▸ Task details
Look below for the line containing "What OpenSCAD source"; from there through the line containing "land_h = 3.8; // [3.4:0.1:4.2]", both lines included, please set down each line exactly and nothing else.

▸ Provided information
[Begin]
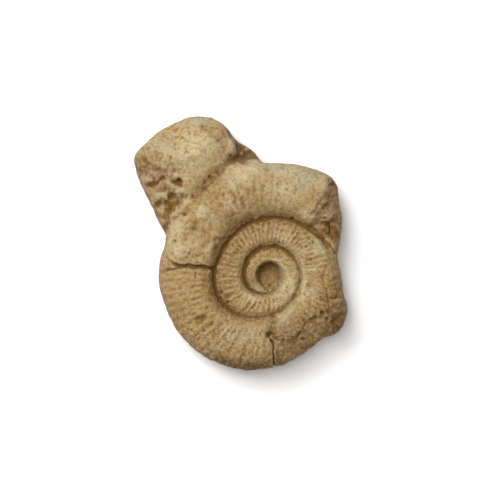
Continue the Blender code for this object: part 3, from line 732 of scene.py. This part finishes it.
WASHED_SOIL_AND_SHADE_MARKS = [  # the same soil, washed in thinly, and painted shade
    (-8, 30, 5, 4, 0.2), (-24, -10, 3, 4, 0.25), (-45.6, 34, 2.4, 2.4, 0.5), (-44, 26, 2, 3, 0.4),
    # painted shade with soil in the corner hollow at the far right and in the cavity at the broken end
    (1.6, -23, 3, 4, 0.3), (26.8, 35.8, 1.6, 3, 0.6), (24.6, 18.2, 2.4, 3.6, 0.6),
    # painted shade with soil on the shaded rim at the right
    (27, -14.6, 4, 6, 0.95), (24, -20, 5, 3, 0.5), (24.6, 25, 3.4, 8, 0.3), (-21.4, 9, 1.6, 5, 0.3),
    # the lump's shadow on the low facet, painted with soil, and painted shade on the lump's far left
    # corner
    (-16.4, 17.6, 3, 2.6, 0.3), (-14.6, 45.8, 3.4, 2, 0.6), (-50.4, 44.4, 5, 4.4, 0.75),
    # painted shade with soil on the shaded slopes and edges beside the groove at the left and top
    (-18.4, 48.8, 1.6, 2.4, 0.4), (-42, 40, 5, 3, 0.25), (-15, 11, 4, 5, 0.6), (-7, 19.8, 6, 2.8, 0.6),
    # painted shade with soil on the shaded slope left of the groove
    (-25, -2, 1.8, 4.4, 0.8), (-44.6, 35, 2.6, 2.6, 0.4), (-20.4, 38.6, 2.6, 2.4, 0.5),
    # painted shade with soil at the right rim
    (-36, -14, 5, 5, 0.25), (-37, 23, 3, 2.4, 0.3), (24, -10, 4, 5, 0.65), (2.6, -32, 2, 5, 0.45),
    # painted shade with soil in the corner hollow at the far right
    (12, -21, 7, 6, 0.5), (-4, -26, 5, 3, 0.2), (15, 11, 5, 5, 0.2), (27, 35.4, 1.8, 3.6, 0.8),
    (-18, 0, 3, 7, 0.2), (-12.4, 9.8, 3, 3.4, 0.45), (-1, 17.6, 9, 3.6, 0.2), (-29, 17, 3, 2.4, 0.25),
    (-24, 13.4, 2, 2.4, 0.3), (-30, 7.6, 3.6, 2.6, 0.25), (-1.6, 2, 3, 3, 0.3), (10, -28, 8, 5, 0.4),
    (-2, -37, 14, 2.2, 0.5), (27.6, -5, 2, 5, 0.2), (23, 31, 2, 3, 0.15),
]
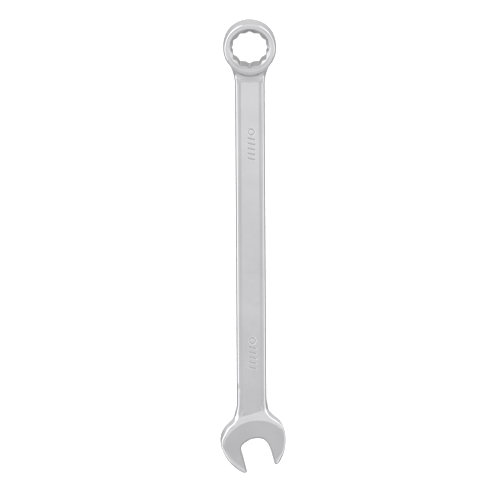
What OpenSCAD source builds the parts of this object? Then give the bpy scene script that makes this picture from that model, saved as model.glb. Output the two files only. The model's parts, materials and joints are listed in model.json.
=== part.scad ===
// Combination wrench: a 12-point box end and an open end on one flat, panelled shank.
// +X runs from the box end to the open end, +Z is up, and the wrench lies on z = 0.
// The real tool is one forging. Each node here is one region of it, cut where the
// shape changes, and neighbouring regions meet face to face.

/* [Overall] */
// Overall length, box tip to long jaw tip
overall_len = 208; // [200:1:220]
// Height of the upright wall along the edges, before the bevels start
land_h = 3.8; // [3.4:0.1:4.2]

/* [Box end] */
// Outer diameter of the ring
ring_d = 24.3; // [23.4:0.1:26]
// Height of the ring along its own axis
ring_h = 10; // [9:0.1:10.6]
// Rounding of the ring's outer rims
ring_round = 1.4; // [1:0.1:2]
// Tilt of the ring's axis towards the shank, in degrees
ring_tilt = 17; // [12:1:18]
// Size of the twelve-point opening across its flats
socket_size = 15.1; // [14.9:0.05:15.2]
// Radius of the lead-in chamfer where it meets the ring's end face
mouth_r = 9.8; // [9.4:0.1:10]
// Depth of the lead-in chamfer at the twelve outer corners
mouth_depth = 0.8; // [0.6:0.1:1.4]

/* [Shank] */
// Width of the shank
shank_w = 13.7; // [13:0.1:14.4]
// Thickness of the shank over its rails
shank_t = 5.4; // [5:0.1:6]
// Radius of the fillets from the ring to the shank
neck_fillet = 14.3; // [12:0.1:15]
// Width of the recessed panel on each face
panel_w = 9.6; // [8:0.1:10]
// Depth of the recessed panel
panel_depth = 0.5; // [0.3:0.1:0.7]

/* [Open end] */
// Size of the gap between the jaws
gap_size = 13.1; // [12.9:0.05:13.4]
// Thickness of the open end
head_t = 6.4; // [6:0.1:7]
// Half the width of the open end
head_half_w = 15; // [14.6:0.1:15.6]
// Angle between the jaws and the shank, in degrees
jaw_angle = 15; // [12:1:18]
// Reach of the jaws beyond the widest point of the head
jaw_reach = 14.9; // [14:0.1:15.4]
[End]
[Begin]
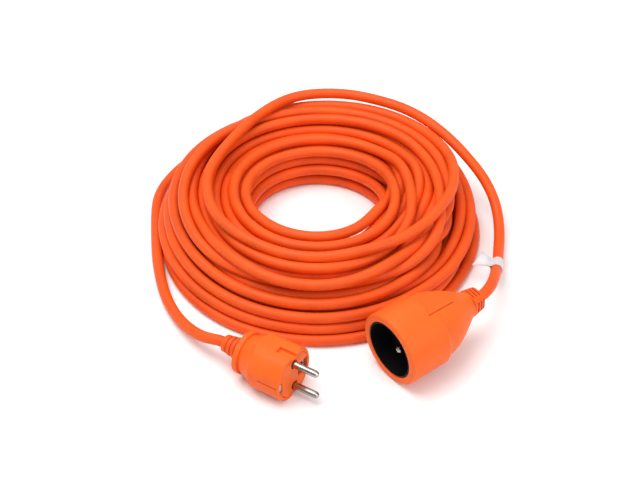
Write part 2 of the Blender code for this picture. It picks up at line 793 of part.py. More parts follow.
[End]
▸ Output of the exercise
What OpenSCAD source builds the parts of this object? Then give the bpy scene script that makes this picture from that model, saved as model.glb. Output the two files only. The model's parts, materials and joints are listed in model.json.
=== part.scad ===
// Combination wrench: a 12-point box end and an open end on one flat, panelled shank.
// +X runs from the box end to the open end, +Z is up, and the wrench lies on z = 0.
// The real tool is one forging. Each node here is one region of it, cut where the
// shape changes, and neighbouring regions meet face to face.

/* [Overall] */
// Overall length, box tip to long jaw tip
overall_len = 208; // [200:1:220]
// Height of the upright wall along the edges, before the bevels start
land_h = 3.8; // [3.4:0.1:4.2]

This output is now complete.